The parties sorted out the TRO dispute — which involved W&T returning the confidential information — and it made an agreement with Arena that it would submit a higher bid than San Juan and agree to an NDA in return for access to the virtual data room.
“Each of these things happened: W&T complied with its return and destruction obligations; W&T submitted a super bid; and W&T and Arena entered an NDA; and W&T received access to the virtual data room,” W&T’s motion says. “Arena then rejected the final bid W&T submitted.”
Isgur’s comments
As September approached, it came time for Judge Isgur to approve Arena’s bankruptcy plan. W&T objected to the plan, and Arena filed an emergency motion to strike W&T’s objection.
According to W&T’s motion, Judge Isgur set a Sept. 21 evidentiary hearing, where he largely focused on investigating W&T’s pre-petition conduct with respect to receiving confidential information and called W&T’s conduct “abhorrent.” In a footnote, W&T questions why that was relevant to W&T’s objection to Arena’s plan confirmation. Judge Isgur confirmed Arena’s bankruptcy plan with the San Juan bid on Sept. 25.
W&T moved to dismiss the adversary proceeding and moved to withdraw the reference because it did not consent to a jury trial in bankruptcy court — in part because Arena’s tortious interference and trade secret misappropriation claims would require a showing of damages.
During a Jan. 11 status conference, W&T says Judge Isgur “raised an unprompted factual question” when he warned the parties that he was going to ask them to weigh in on whether he had reporting obligations due to an allegation made that W&T “directly invaded” the data room. W&T says in its motion that even Arena acknowledges that is not correct.

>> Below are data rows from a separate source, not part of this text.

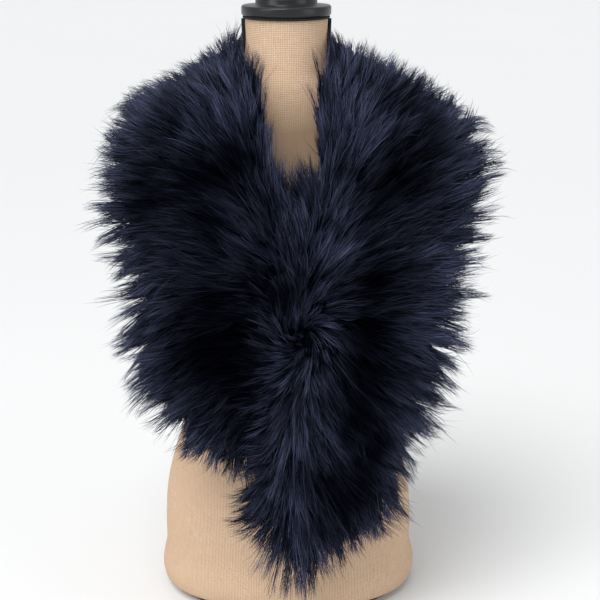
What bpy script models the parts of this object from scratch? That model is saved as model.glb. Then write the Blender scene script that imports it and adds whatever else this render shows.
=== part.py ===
"""A long-pile faux-fur collar wrap, worn on a limbless burlap dress form.

Metres, +Z up. The front of the form faces -Y and its underside rests on z = 0.
The fur is one wide strip: it starts at a hidden end on the form's right front, goes up over
that shoulder, round the nape and over the left shoulder, and comes down the front on top of
its own first end. It is built as three stretches with a narrow seam gap between them.
"""
import math
import random
from collections import namedtuple

import bmesh
import bpy
import numpy as np
from mathutils import Vector
from mathutils.bvhtree import BVHTree

# ---------------------------------------------------------------- driving sizes
NECK_TOP = 0.790          # height of the neck's top edge
CENTRE_X = 0.0140         # the tables' middle, which the finished whole is moved back from
CENTRE_Y = -0.0311
FIT_GAP = 0.0003          # between pieces that touch
SEAM_GAP = 0.0005         # along the strip's middle, between two stretches

BOARD_THICK = 0.012
BOARD_INSET = 0.004       # the board's edge lies inside the torso's
TORSO_SIDES = 40
TORSO_RINGS = 22

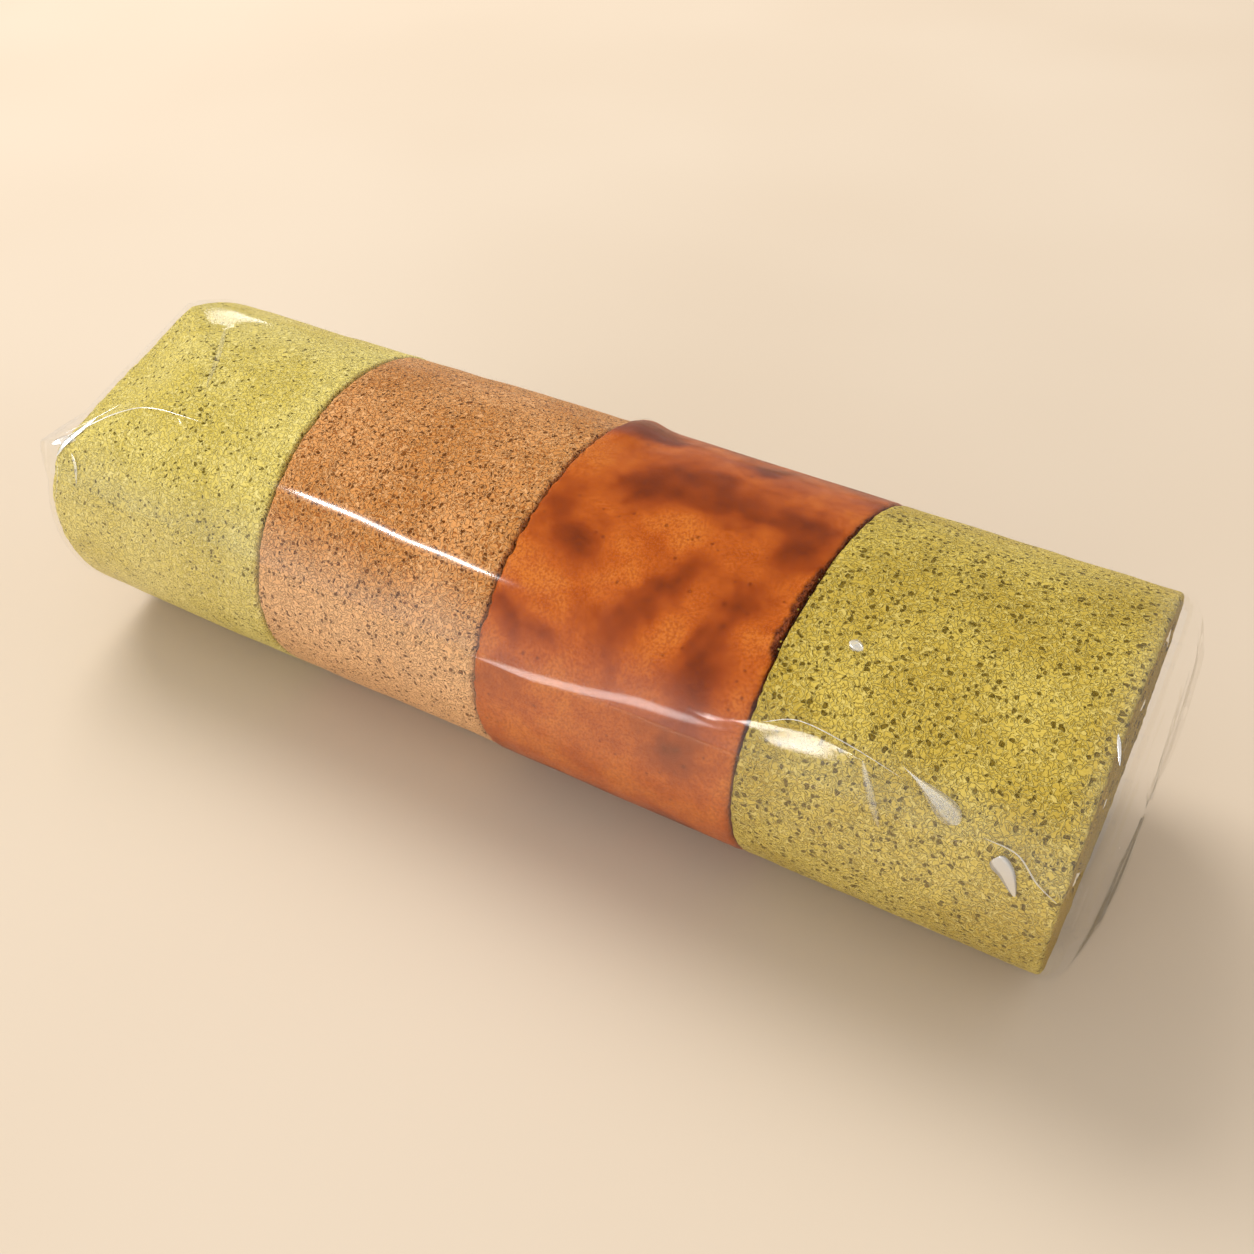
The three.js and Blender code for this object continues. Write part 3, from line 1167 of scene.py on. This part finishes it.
@dataclass(kw_only=True)
class ClearWrap(Assembly):
    """Thin clear film round the log, pleated and gathered over both ends."""

    gap: float = 0.55
    thickness: float = 0.12
    mouth: float = 0.05
    gather_height: float = 34.0
    ear_angle: float = math.radians(-58)
    ear_reach: float = 4.6
    ear_width: float = 0.24
    pleat_count: int = 26
    pleat_depth: float = 1.1
    slack_angles: tuple[float, float] = (math.radians(48), math.radians(72))
    slack_layers: float = 1.0
    columns: int = 320
    body_rows: int = 96
    end_rows: int = 26
    folds: tuple[Line, ...] = ()

    def end_profile(self, side: Side) -> tuple[np.ndarray, np.ndarray]:
        """How far past the cut the film lies, against the share of the section left.

        Args:
            side: Which end of the log. The film lies tighter over the left-hand one.

        Returns:
            Distances in millimetres and shares.
        """
        if side is Side.LEFT:
            past = np.array([0.6, 1.5, 3.0, 5.0, 7.0, 8.6, 9.4])
            share = np.array([1.0, 0.96, 0.87, 0.71, 0.5, 0.26, self.mouth])
        else:
            past = np.array([0.8, 2.6, 4.9, 6.6, 7.4, 7.8, 8.0])
            share = np.array([1.0, 0.98, 0.9, 0.74, 0.5, 0.26, self.mouth])
        even = np.linspace(0, 1, past.size)
        fine = np.linspace(0, 1, self.end_rows)
        return np.interp(fine, even, past), np.interp(fine, even, share)

    def pleats(self, t: np.ndarray, side: Side) -> np.ndarray:
        """Ridges that run in to the gather, each with its own width and height.

        Args:
            t: Angles round the section.
            side: Which end of the log.

        Returns:
            Heights from about minus one to one.
        """
        rng = np.random.default_rng(40 + side.value)
        total = np.zeros_like(t)
        for _ in range(self.pleat_count):
            middle = rng.uniform(-math.pi, math.pi)
            width = rng.uniform(0.035, 0.11)
            away = (t - middle + math.pi) % TURN - math.pi
            total += rng.uniform(0.3, 1.0) * rng.choice((-1, 1)) * bell(away, width)
        return total

    def ear(self, t: np.ndarray, share: np.ndarray) -> np.ndarray:
        """How strongly the film stands out in a corner, from nought to one.

        Args:
            t: Angles round the section.
            share: Shares of the section left.

        Returns:
            One at the tip of the corner.
        """
        away = np.abs(t - self.ear_angle)
        return np.clip(1 - away / self.ear_width, 0, 1) * ramp(share, 0.6, 0.98)

    def body(self, grow: float, floor: float) -> np.ndarray:
        """Lay one face of the film's wall along the log, with its folds.

        Args:
            grow: How far outside the sponge it lies, in millimetres.
            floor: The lowest height that it reaches.

        Returns:
            Points for each row and column.
        """
        t = SECTION.even_angles(self.columns)[None, :]
        even = np.linspace(-1, 1, self.body_rows)
        x = LOG_LENGTH / 2 * (even + 0.1 * np.sin(math.pi * even))[:, None]
        raised = np.zeros(np.broadcast(t, x).shape)
        for fold in self.folds:
            raised = raised + fold.height * fold.near(t, x)
        still = SECTION.place(t, x, grow, 0.0, floor)
        slack = 0.09 * grain(still, 15.0, 5.0) + 0.03 * grain(still * (0.3, 1, 1), 6.0, 11.0)
        raised = raised + self.ear(t, 1.0 + 0 * t) * bell(x + LOG_LENGTH / 2, 7.0)
        return SECTION.place(t, x, grow + raised + slack, 0.0, floor)

    def end(self, side: Side, grow: float, floor: float, sunk: float) -> np.ndarray:
        """Lay one face of the film's wall over an end of the log.

        Args:
            side: Which end of the log.
            grow: How far outside the sponge it lies, in millimetres.
            floor: The lowest height that it reaches.
            sunk: How far inside the film's outer face it lies at the gather.

        Returns:
            Points for each row and column, from the cut to the gather.
        """
        t = SECTION.even_angles(self.columns)[None, :]
        past, share = (part[:, None] for part in self.end_profile(side))
        ear = self.ear(t, share) * (side is Side.LEFT)
        reach = LOG_LENGTH / 2 + past + self.ear_reach * ear
        edge = SECTION.place(t, side.value * reach, grow + ear, 0.0, floor)
        gathered = np.clip((1 - share) * 4, 0, 1) * np.clip(share * 3, 0.35, 1)
        pleat = self.pleat_depth * self.pleats(t, side) * gathered
        edge[..., 0] += side.value * (pleat - sunk * (1 - share))
        edge[..., 1] *= share
        edge[..., 2] = self.gather_height + (edge[..., 2] - self.gather_height) * share
        return edge

    def wall(self, grow: float, floor: float, sunk: float) -> np.ndarray:
        """Lay one face of the film's wall, from the left mouth to the right.

        Args:
            grow: How far outside the sponge it lies, in millimetres.
            floor: The lowest height that it reaches.
            sunk: How far inside the film's outer face it lies at the gathers.

        Returns:
            Points for each row and column.
        """
        left = self.end(Side.LEFT, grow, floor, sunk)[::-1]
        right = self.end(Side.RIGHT, grow, floor, sunk)
        return np.concatenate([left, self.body(grow, floor), right], axis=0)

    def build(self) -> bpy.types.Object:
        """Model the film as one thin closed wall.

        Returns:
            The film's object.
        """
        outside = self.wall(self.gap + self.thickness, 0.0, 0.0)
        inside = self.wall(self.gap, self.thickness, self.thickness)
        points = np.concatenate([outside, inside[::-1], outside[:1]], axis=0)
        beyond = ramp(np.abs(points[..., 0]), LOG_LENGTH / 2 - 7, LOG_LENGTH / 2 + 2)
        turned = np.abs(SECTION.even_angles(self.columns))[None, :]
        slack = ramp(turned + 0.12 * grain(points, 22.0, 3.0), *self.slack_angles)
        layers = np.maximum(beyond, self.slack_layers * slack)
        return wrapped("film_sleeve", points, {"gather": layers}, poles=False)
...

Then, the judge issued a Jan. 29 sua sponte case management order that said W&T’s alleged pre-petition conduct “may have violated federal law” and asked for guidance on whether he had a mandatory reporting duty due to the “alleged corporate espionage” in the case, which W&T says Arena has never alleged. In fact, “the phrase ‘corporate espionage’ had not been used by any party to the case prior to the bankruptcy court’s using it in the Jan. 29 order,” W&T says.
“Here, the bankruptcy court has made statements and taken actions that demonstrate its findings as stated that the bankruptcy hearing are impacting, and will continue to impact its evaluation of the ultimate merits of Arena’s tort claims and more importantly, W&T’s legal defenses — which were not presented or addressed at the bankruptcy hearing (nor had even been pleaded),” W&T argues in its motion.
In addition to this argument, W&T says Judge Hanen should take over the case because W&T does not consent to a jury trial in bankruptcy court, it would be more efficient for Judge Hanen to take it from here since the bankruptcy court has not “considered or ruled on any substantive motions in the adversary case,” and the unique history warrants the move because “the bankruptcy court has made findings at the bankruptcy hearing on factual issues for which W&T has a jury trial right as it relates to Arena’s tort claims.
“Those findings have now bled over into the bankruptcy court’s evaluation of this adversary case,” W&T says.
AZA’s John Zavitsanos is leading W&T’s representation in the adversary proceeding. The team also includes AZA’s Kelsi Stayart White, Shawn Bates and Jason McManis.
Susman Godfrey partner Geoff Harrison is leading Arena through the adversary proceeding. The team also includes Susman Godfrey’s Richard Hess and Sylvanus Polky and Jackson Walker’s Matt Cavenaugh.
Locke Lord’s Phil Eisenberg represents 31 Group.